A BASIC token is a single-byte representation of a BASIC keyword: Whenever the user edits or creates a BASIC line, any keywords are replaced by their respective token, and conversely; when the user LISTs the BASIC program, the tokens are displayed as the keywords they represent, in "plain text". Thus, the BASIC programmer never needs to "worry" about these codes.
BASIC tokens are not to be confused with BASIC keyword abbreviations.
Tokens are distinguished from "plain" PETSCII characters by the fact that token codes are always greater than or equal to 128/$80; i.e. the most significant bit in a byte representing a token is always set. Commodore BASIC V2 has 68 keywords and 8 operators, which are assigned token codes in the range from 128/$80 thru 203/$CB. Since the code 255/$FF is reserved for the "pi" character, this leaves 51 unused tokens in the range from 204–254/$CC–FE: Because of the ample use of vectors in the BASIC system, third-party BASIC expansions may use these for additional BASIC commands.

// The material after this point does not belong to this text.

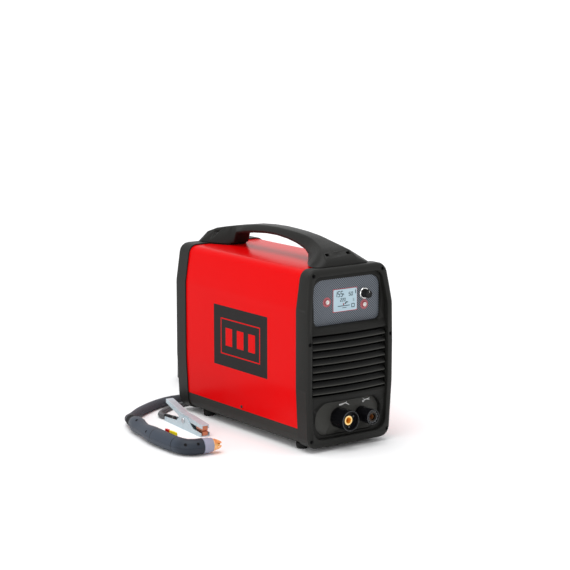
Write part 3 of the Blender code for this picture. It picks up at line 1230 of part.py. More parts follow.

If you type NEW, and then enter the BASIC program line
10 PRINT "HELLO WORLD"
the BASIC program memory (starting from 2049/$0801) will contain:
|2049/$0801||21/$15 8/$08||Pointer to beginning of "next" BASIC line, in low-byte/high-byte order|
|2051/$0803||10/$0A 0/$00||BASIC line number "10", in low-byte/high-byte order|
|2053/$0805||153/$99||The token for the PRINT keyword|
|2054/$0806||32/$20 34/$22||SPACE and quote characters following PRINT|
|2056/$0808 ... 2066/$0812||PETSCII codes for the "hello world" text|
|2067/$0813||34/$22||Quote at end of PRINTed text.|
|2068/$0814||0/$00||Zero-byte marking the end of the BASIC line.|
|2069/$0815||0/$00 0/$00||Two zero-bytes in place of the pointer to next BASIC line indicates the end of the program.|
This token system saves space in memory and helps in slightly speeding up execution time, both in the computer and when the program is saved to and retrieved from tape or disk.
Token-to-keyword conversion table
The following table lists all the reserved keywords and symbols, according to their associated token code:
Notice that the tokens break down into four "groups", which mirrors four of the "classes" of keywords/symbols.
- Commands are in the range 128–162/$80–A2
- Various "bywords" that form part of the syntax of the keywords above fall in the 163–169/$A3–$A9 range
- Arithmetic and logic operators have token codes 170–179/$AA–$B3
- Functions are in the range 180–202/$B4–CA
GO (token code 203/$CB) breaks this "rule"; it is actually handled as a command, despite it's location "behind" the functions in the token system.